My hand's been itching.

When my hand itches, you don't even want to think about what my head's doing. Needless to say, it is painful and unpleasant -- for me and for you. (No, really. that's not dandruff. No, really, dandruff shampoo would only make it worse. I promise.) The last few weeks it's been getting worse (always does as summer approaches -- psoriasis or eczema, heat bothers both), but the last few days it's been just about unbearable. I've been able to keep the blood to a minimum, but I'm pretty sure I frightened poor J this morning when I asked her to look at my scalp.

Sun does help, and having long(er) hair does aggravate things, hence the contemplating chopping it off.

Should I become butchy mcbutcherson for the sake of my poor irritated scalp?


I did make a doctor's appointment. Next Tuesday. (Doctors, for something other than TTC? Say it ain't so!) And I will continue to panic until then, convinced that the doctor will mock me for my head, be grossed out by the warts on my feet, and tell me I actually have some horrible congenital disease that can only be cured by medicines that one absolutely cannot take while TTC.

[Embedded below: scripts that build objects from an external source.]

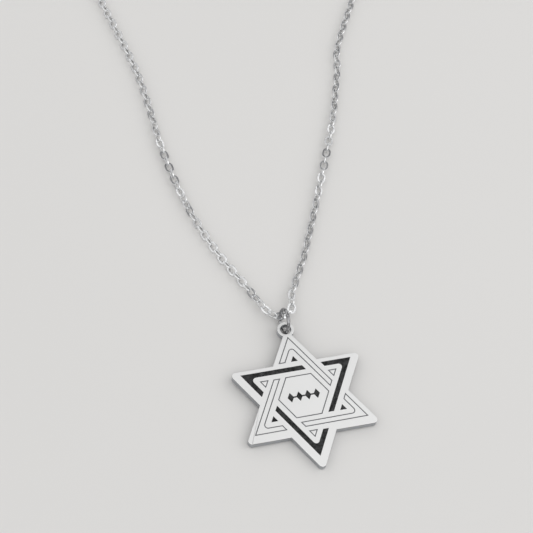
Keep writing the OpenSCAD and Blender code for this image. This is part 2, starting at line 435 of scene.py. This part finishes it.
class StarSettings(bpy.types.PropertyGroup):
    top_colour: colour("Top", "Colour of the satin top", (0.86, 0.86, 0.855))
    # The walls' grey is painted shade: the same steel as the top, painted darker
    wall_shade_colour: colour("Walls", "Colour of the side walls", (0.46, 0.475, 0.495))
    # Painted shade in the engraved lines and along the top of the outer walls
    line_shade_colour: colour("Lines", "Colour of the engraved lines", (0.2, 0.205, 0.215))
    top_roughness: share("Top Roughness", "Roughness of the satin top", 0.52)
    wall_roughness: share("Wall Roughness", "Roughness of the side walls", 0.35)
    # Depths under the top between which the steel is painted dark as painted shade
    line_shade_depth: length("Dark Below", "Depth under the top at which the steel is dark", 0.00006)
    line_shade_reach: length("Line Reach", "Depth under the top down to which it stays dark", 0.00014)
    edge: length("Edge Rounding", "Rounding of the plate's outer edges", 0.00012)
    groove_edge: length("Groove Rounding", "Rounding of the edges of pockets and lines", 0.00002)
    brush_size: length("Brushing", "Width of a brush mark", 0.00006)
    brush_length: number("Brush Length", "Length of a brush mark in its widths", 30.0)
    brush_turn: number("Brush Turn", "Direction of the brushing", 0.5, subtype="ANGLE", unit="ROTATION")
    brush_depth: length("Brush Depth", "Depth of a brush mark", 0.000002)
    brush_change: share("Brush Change", "Change of roughness from brush mark to brush mark", 0.1)
    cloud_widths: number("Cloud Size", "Size of slow changes of roughness in widths of a brush mark", 60.0)
    cloud_change: share("Cloud Change", "Change of roughness over the slow changes", 0.06)


class EnamelSettings(bpy.types.PropertyGroup):
    colour: colour("Enamel", "Colour of the enamel", (0.003, 0.003, 0.003))
    mottle_colour: colour("Mottling", "Colour of its paler specks", (0.042, 0.042, 0.043))
    roughness: share("Roughness", "Lowest roughness of the enamel", 0.3)
    roughness_change: share("Roughness Change", "How much rougher its roughest specks are", 0.2)
    shine: share("Shine", "Strength of the enamel's reflections", 0.28)
    mottle_size: length("Mottle Size", "Size of the specks", 0.0007)
    mottle_depth: length("Mottle Depth", "Height of the uneven surface", 0.000012)


class ChainSettings(bpy.types.PropertyGroup):
    wire: length("Wire", "Width of a link's flattened wire", 0.00038)
    thin: share("Thinness", "Thickness of the flattened wire as a share of the round wire's", 0.765)
    cut: length("Cut", "Width of the cut along the wire's outer edges", 0.000032)
    colour: colour("Steel", "Colour of the polished wire", (0.86, 0.865, 0.87))
    dull_and_dark_reflection_colour: colour("Dull Patches", "Colour of its duller patches", (0.58, 0.585, 0.595))
    roughness: share("Roughness", "Lowest roughness of the wire", 0.08)
    roughness_change: share("Roughness Change", "How much rougher its patches are", 0.12)
    mark_size: length("Mark Size", "Size of the duller patches", 0.0006)
    bend_steps: IntProperty(name="Bend Steps", description="Points along each half circle", default=8, min=3)


class RingSettings(bpy.types.PropertyGroup):
    # The ring's steel is painted dark and its patches nearly black, as painted dark reflections of the room
    colour: colour("Steel", "Colour of the dark ring", (0.42, 0.42, 0.43))
    dull_and_dark_reflection_colour: colour("Dull Patches", "Colour of its duller patches", (0.04, 0.04, 0.042))
    roughness: share("Roughness", "Lowest roughness of the ring", 0.07)
    roughness_change: share("Roughness Change", "How much rougher its patches are", 0.12)
    mark_size: length("Mark Size", "Size of the duller patches", 0.0006)
    slit: length("Slit", "Opening between the ring's ends", 0.00006)
    steps: IntProperty(name="Steps", description="Points along the ring", default=96, min=12)
    sides: IntProperty(name="Sides", description="Points around the wire", default=20, min=6)


class StageSettings(bpy.types.PropertyGroup):
    floor_colour: colour("Floor", "Colour of the floor", (0.685, 0.677, 0.664))
    floor_colour_far: colour("Floor Tone", "Second tone of the floor", (0.65, 0.642, 0.63))
    floor_tone_size: length("Floor Tone Size", "Size of the floor's changes of tone", 0.25)
    floor_roughness: share("Floor Roughness", "Roughness of the floor", 0.9)
    floor_size: length("Floor Size", "Length of the floor's side", 6.0)
    sky_colour: colour("Room", "Colour of the room's light from above", (1.0, 1.0, 1.0))
    horizon_colour: colour("Room Low Down", "Colour of the room near the floor", (0.2, 0.2, 0.205))
    dim_direction: direction("Dim Patch", "Direction of a dimmer patch overhead", (0.15, 0.57, 0.81))
    dim_edge: number("Dim Edge", "Cosine of the dim patch's half angle", 0.9)
    dim_share: share("Dim Share", "How much of the light the patch lacks at its middle", 0.97)
    sky_light: number("Room Light", "Strength of the room's light", 1.07)
    key_place: place("Key Light", "Place of the main light", (0.62, -0.16, 0.5))
    key_size: length("Key Size", "Side of the main light", 0.7)
    key_power: number("Key Power", "Power of the main light", 1.3, unit="POWER")
    camera_place: place("Camera", "Place of the camera", (-0.06272, -0.12561, 0.25993))
    camera_right: direction("Camera Right", "Direction to the picture's right", (0.9674, -0.2359, 0.0921))
    camera_up: direction("Camera Up", "Direction to the picture's top", (0.1511, 0.8295, 0.5377))
    camera_near: length("Camera Near", "Nearest distance that the camera sees", 0.005)
    focal_px: number("Focal Length", "The camera's focal length in pixels", 1500.0)
    picture_px: number("Picture Width", "Width of the picture in pixels", 533.0)


class NecklaceSettings(bpy.types.PropertyGroup):
    star: PointerProperty(type=StarSettings)
    enamel: PointerProperty(type=EnamelSettings)
    chain: PointerProperty(type=ChainSettings)
    ring: PointerProperty(type=RingSettings)
    stage: PointerProperty(type=StageSettings)


# Operators

class NECKLACE_OT_star(bpy.types.Operator):
    """Make the star plate with rounded edges and satin steel"""
    bl_idname = "necklace.star"
    bl_label = "Star Plate"

    def execute(self, context):
        look = context.scene.necklace.star
        piece, thickness = softened_copy("star_plate_dressed", "star_plate", look.edge, look.groove_edge)
        finish_piece(piece, star_steel(look, thickness), "star_plate")
        return {"FINISHED"}


class NECKLACE_OT_enamel(bpy.types.Operator):
    """Give the dark fills their enamel"""
    bl_idname = "necklace.enamel"
    bl_label = "Enamel"

    def execute(self, context):
        material = black_enamel(context.scene.necklace.enamel)
        for node in FILLS:
            coat(frame["nodes"][node].data, material)
        return {"FINISHED"}


class NECKLACE_OT_jump_ring(bpy.types.Operator):
    """Make the jump ring with its slit, its steel painted dark as painted dark reflections"""
    bl_idname = "necklace.jump_ring"
    bl_label = "Jump Ring"

    def execute(self, context):
        look = context.scene.necklace.ring
        centre, axes, reach = solid_frames("jump_ring")
        # The wire starts where SLIT_SIDE points to when it is laid into the ring's plane
        in_plane = axes[0][:2]
        first = in_plane @ SLIT_SIDE @ in_plane
        first /= np.linalg.norm(first)
        turned = np.stack([first, np.cross(axes[0][2], first), axes[0][2]])
        grid = swept_ring(reach[0, 0], reach[0, 2] * 2, look.slit, look.steps, look.sides)
        faces = tube_with_ends(look.steps, look.sides)
        material = polished_wire("ring_steel", look)
        add_piece("jump_ring_dressed", grid @ turned + centre[0], faces, material, "jump_ring")
        return {"FINISHED"}


class NECKLACE_OT_chain(bpy.types.Operator):
    """Make the links of both sides of the chain"""
    bl_idname = "necklace.chain"
    bl_label = "Chain"

    def execute(self, context):
        look = context.scene.necklace.chain
        material = polished_wire("chain_steel", look)
        for node in CHAINS:
            centre, axes, reach = solid_frames(node)
            size = 2 * np.median(reach, axis=0)
            link = swept_link(size[0], size[1], look.wire, size[2] * look.thin, look.cut, look.bend_steps)
            points = np.einsum("uvk,nkc->nuvc", link, axes) + centre[:, None, None]
            around, sides = link.shape[:2]
            first_corner = np.arange(len(centre))[:, None, None] * around * sides
            faces = (first_corner + tube_faces(around, sides, True)).reshape(-1, 4)
            links = add_piece(node + "_links", points, faces, material, node)
            strip = np.arange(len(faces)) % sides
            links.data.polygons.foreach_set("use_smooth", ~np.isin(strip, FLAT_STRIPS))
        coat(frame["nodes"]["clasp"].data, material)
        return {"FINISHED"}


class NECKLACE_OT_stage(bpy.types.Operator):
    """Make the floor, the lights and the camera"""
    bl_idname = "necklace.stage"
    bl_label = "Floor, Lights and Camera"

    def execute(self, context):
        look = context.scene.necklace.stage
        self.make_floor(look)
        context.scene.world = self.make_room(look)
        self.make_key(look)
        context.scene.camera = self.make_camera(look)
        context.scene.view_settings.view_transform = "Standard"
        return {"FINISHED"}

    def make_floor(self, look):
        half = look.floor_size / 2
        mesh = bpy.data.meshes.new("floor")
        corners = [(-half, -half, 0), (half, -half, 0), (half, half, 0), (-half, half, 0)]
        mesh.from_pydata(corners, [], [(0, 1, 2, 3)])
        coat(mesh, pale_floor(look))
        put_in_scene("floor", mesh)

    def make_room(self, look):
        """Light that grows from the horizon up, with a dimmer round patch overhead."""
        world = bpy.data.worlds.new("room")
        world.use_nodes = True
        tree = world.node_tree
        towards = add_node(tree, "ShaderNodeTexCoord", {}, {})[0]
        up = add_node(tree, "ShaderNodeSeparateXYZ", {}, {0: towards})[2]
        facing = add_node(tree, "ShaderNodeVectorMath", {"operation": "DOT_PRODUCT"},
                          {0: towards, 1: tuple(look.dim_direction)})[0]
        bright = up.ramp(*ROOM_RISE) * (1 - facing.ramp(look.dim_edge, 1.0) * look.dim_share)
        tone = add_node(tree, "ShaderNodeMix", {"data_type": "RGBA"},
                        {"Factor": bright, "A": (*look.horizon_colour, 1.0),
                         "B": (*look.sky_colour, 1.0)})[0]
        back = tree.nodes["Background"]
        tree.links.new(tone.socket, back.inputs["Color"])
        back.inputs["Strength"].default_value = look.sky_light
        return world

    def make_key(self, look):
        lamp = bpy.data.lights.new("key", "AREA")
        lamp.size = look.key_size
        lamp.energy = look.key_power
        key = put_in_scene("key", lamp)
        key.location = look.key_place
        key.rotation_euler = (-key.location).to_track_quat("-Z", "Y").to_euler()

    def make_camera(self, look):
        right = np.array(look.camera_right)
        right /= np.linalg.norm(right)
        back = np.cross(right, np.array(look.camera_up))
        back /= np.linalg.norm(back)
        turn = np.eye(4)
        turn[:3, :3] = np.stack([right, np.cross(back, right), back], 1)
        turn[:3, 3] = look.camera_place
        lens = bpy.data.cameras.new("camera")
        lens.sensor_width = SENSOR_MM
        lens.lens = SENSOR_MM * look.focal_px / look.picture_px
        lens.clip_start = look.camera_near
        camera = put_in_scene("camera", lens)
        camera.matrix_world = Matrix(turn.tolist())
        return camera


OPERATORS = (NECKLACE_OT_stage, NECKLACE_OT_star, NECKLACE_OT_enamel, NECKLACE_OT_jump_ring,
             NECKLACE_OT_chain)


class NECKLACE_PT_panel(bpy.types.Panel):
    """Lists the necklace's pieces and their settings"""
    bl_idname = "NECKLACE_PT_panel"
    bl_label = "Star Pendant Necklace"
    bl_space_type = "VIEW_3D"
    bl_region_type = "UI"
    bl_category = "Necklace"

    def draw(self, context):
        for operator in OPERATORS:
            self.layout.operator(operator.bl_idname)
        for part in ("star", "enamel", "chain", "ring", "stage"):
            box = self.layout.box()
            settings = getattr(context.scene.necklace, part)
            box.label(text=part.capitalize())
            for key in settings.bl_rna.properties.keys():
                if key not in ("rna_type", "name"):
                    box.prop(settings, key)


CLASSES = (StarSettings, EnamelSettings, ChainSettings, RingSettings, StageSettings, NecklaceSettings,
           *OPERATORS, NECKLACE_PT_panel)


def register():
    for each in CLASSES:
        bpy.utils.register_class(each)
    bpy.types.Scene.necklace = PointerProperty(type=NecklaceSettings)


def unregister():
    del bpy.types.Scene.necklace
    for each in reversed(CLASSES):
        bpy.utils.unregister_class(each)


def main():
    register()
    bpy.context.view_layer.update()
    bpy.ops.necklace.stage()
    bpy.ops.necklace.star()
    bpy.ops.necklace.enamel()
    bpy.ops.necklace.jump_ring()
    bpy.ops.necklace.chain()


if __name__ == "__main__":
    main()
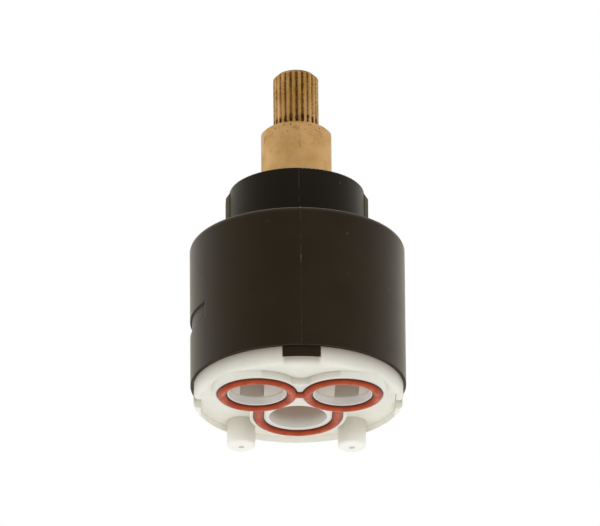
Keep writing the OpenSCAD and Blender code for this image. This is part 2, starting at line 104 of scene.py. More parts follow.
NECK_TOP_Z = in_mm(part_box("housing")[1].z)
SHOULDER_Z = place_of("shoulder")[2]
LAND_Z = place_of("seal_land")[2]
LEDGE_Z = LAND_Z + mounts["hot_inlet"]["dims"]["length_mm"]
LIP_Z = in_mm(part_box("port_seal")[0].z)
PIN_TIP_Z = in_mm(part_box("base")[0].z)
FLANGE_Z, SUNK_FLOOR_Z, GROOVE_TOP_Z = -3.2, -2.15, -3.3

SHOULDER_ROUND, NECK_ROUND = 1.0, 0.2
KEY_HALF = 3.0
RING_R, U_R, SEAL_R = 5.7, 6.4, 0.85
LAND_R = RING_R + SEAL_R + 0.6
SPLINE_TEETH, SPLINE_LENGTH = 24, 10.25
SPLINE_FOOT_Z = in_mm(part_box("spindle")[1].z) - SPLINE_LENGTH
print(f"shoulder at {SHOULDER_Z} mm, spline's foot at {SPLINE_FOOT_Z} mm, land at {LAND_Z} mm")

# %% [markdown]
# ## The camera
# The photograph was taken from far away: the ring of the base looks as open as that of the neck. So
# the camera stands over two metres off with a long lens. It looks up at the cartridge from 23 degrees
# below, and it is rolled by half a degree because the spindle leans a little in the picture. Its
# lens follows from how many pixels one millimetre takes. A short helper, used by every piece, links
# the new object to the scene.

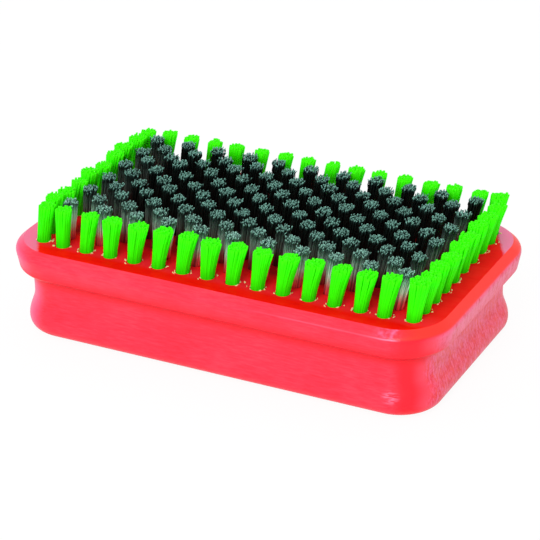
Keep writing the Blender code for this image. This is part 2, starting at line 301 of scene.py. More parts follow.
def mesh_object(name, points, faces, materials, attributes=None):
    """An object from an array of points and a list of face arrays, all faces of one array alike in size."""
    mesh = bpy.data.meshes.new(name)
    points = np.asarray(points, dtype=np.float32)
    sizes = np.concatenate([np.full(len(block), block.shape[1]) for block in faces])
    corners = np.concatenate([block.ravel() for block in faces])
    mesh.vertices.add(len(points))
    mesh.vertices.foreach_set("co", points.ravel())
    mesh.loops.add(len(corners))
    mesh.loops.foreach_set("vertex_index", corners.astype(np.int32))
    mesh.polygons.add(len(sizes))
    mesh.polygons.foreach_set("loop_start", np.concatenate([[0], np.cumsum(sizes)[:-1]]).astype(np.int32))
    mesh.polygons.foreach_set("loop_total", sizes.astype(np.int32))
    for key, values in (attributes or {}).items():
        layer = mesh.attributes.new(key, "FLOAT", "POINT")
        layer.data.foreach_set("value", np.asarray(values, dtype=np.float32))
    mesh.update()
    mesh.validate()
    item = bpy.data.objects.new(name, mesh)
    for material in materials:
        mesh.materials.append(material)
    bpy.context.scene.collection.objects.link(item)
    return item


# Nodes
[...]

Hey, I never said I was rational.

(and, in all fairness, I am worried about the fact that the most successful treatment for psoriczema or whatever the hell is on my head is steroid cream. needless to say, I don't feel very comfortable around that during the tww.)

Tuesday, May 13, 2008

ADD Blogging

  • I hope you all have taken note of the new header above, made by the wonderful Calliope. If you want one, sidle on over and let her know, and maybe the two of you can come to some kind of agreement. It's for a great cause. :D Don't blame her for the non-change in layout, though; that's all on my head.
  • Two hours and fifteen minutes until I go home. Got in early and worked through lunch so that I can get in some quality time with el poopy before bringing him to the vet to have his manhood removed.
  • But after I drop him off, I get to go to the best grocery store ever, just for fun.
  • I am killing so many trees for work lately it makes me feel very ashamed. The "funny" part is that they're the same documents for different people, all printed off of an online archive, because we're supposed to be working towards a paperless society. har.
  • I'm so. freaking. tired. I napped Sunday, and then passed out at 7:15. I fell asleep last night at 9something, and aside from half an hour or so around 11, was out for the night. So why do I feel like somebody hit me with the tired stick? It's too early for it to mean anything fun.
  • I don't know if I'll make it the next week and a half without looking at my thermometer, or threatening S with bodily harm if she doesn't show me my temps.
  • I had this for lunch today, and it was quite possibly the tastiest frozen pizza I've ever eaten. Ever. I finished it and wanted another.
  • We've decided to go with Rhode Island for our trip. And we even get to bring the dog. If he ever forgives us for what happens tomorrow, that is.
  • I had something else to go in this bullet point, but I've forgotten what it was.
  • Odds that I'll manage to clean up around the house tonight, with the puppy and the wife gone? (Wife I'm picking up tonight, as opposed to puppy who is gone until tomorrow night.)
  • I still want to write my post about adoption.
  • I also have posts about my brother, and support groups, and grieving, and time.
  • Odds ANY of those posts will get written?
  • Oh! And the post about how my aunt didn't invite S and I to my cousin's graduation party.

Okay. That was enough of a smoke break. Back to killing trees.